To mention an example of how wrong-headed this movie is: the babysitter, Mrs. Kobritz, in the original, is carried away, a hand over her mouth, pulled into the engulfing fog never to be seen again, as glimpses of hooks and blades appear and disappear, telling us her fate, while in the remake, a hand reaches in from the kitchen sink, grabs her arm, as her body deteriorates into a skeleton through the means of CGI; just like everything else in this fucking misfire, the special effects, in over the top fashion, try to overcompensate when subtle works just as well...

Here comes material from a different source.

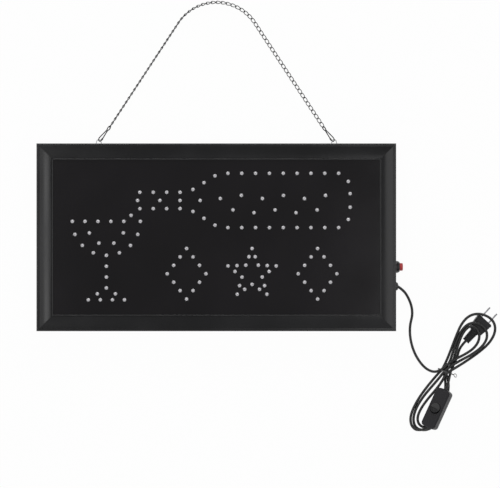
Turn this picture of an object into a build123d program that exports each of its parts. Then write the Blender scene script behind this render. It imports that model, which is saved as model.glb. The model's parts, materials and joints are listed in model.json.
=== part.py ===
"""Framed LED window sign with a hanging chain, a push button and a switched, plugged cord.

The sign lies on its back. X runs to its right, Y to its top edge and +Z out of its face.
The origin is the centre of the back face, and the surface it lies on is Z = 0.
Lengths are in millimetres and angles in degrees.
"""

import os
from math import asin, atan2, cos, degrees, hypot, pi, radians, sin, sqrt, tan

from build123d import *

# ---------------------------------------------------------------- driving dimensions

# Frame, made from one extruded section
sign_width = 482.6
sign_height = 252.0
sign_depth = 25.0
rail_face = 22.0  # width of the moulding seen from the front
rail_wall = 1.6
rim_width = 4.2
rim_round = 1.9
rim_step = 1.2
slope_fall = 3.8
slope_hollow = 0.5
quirk_width = 0.8  # shadow groove beside the bead
quirk_depth = 0.7
bead_radius = 1.0
flange_reach = 12.0  # rear flange, measured from the outer face
hook_setback = 10.6  # outer face of the hook that holds the front panel
hook_reach = 18.0

# Panels
front_panel_thickness = 2.0
front_panel_recess = 7.0  # from the rim down to the panel
back_panel_thickness = 2.0
panel_clearance = 0.1
panel_edge_clearance = 0.4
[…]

Don't even get me started on the leader of the Dane, appearing with the remnants of a face, reduced through CGI to a skull peeking from a glowing visage, appearing in a library, *compelling* glass from windows to stab through the priest, in slow motion, as he twirls in terror (the glass doesn't even look real for chrissakes), collapsing to the floor....Holbrook took a scythe to the throat as the screen faded to black, simple and effective, again subtle not overelaborate and bloated to the extreme. Just a pathetic waste of money and time that could have been better spent elsewhere...
I may watch the Carpenter film this afternoon just to get the bad taste out of my mouth, even though I was wanting to give it a special place in Halloweenmonth.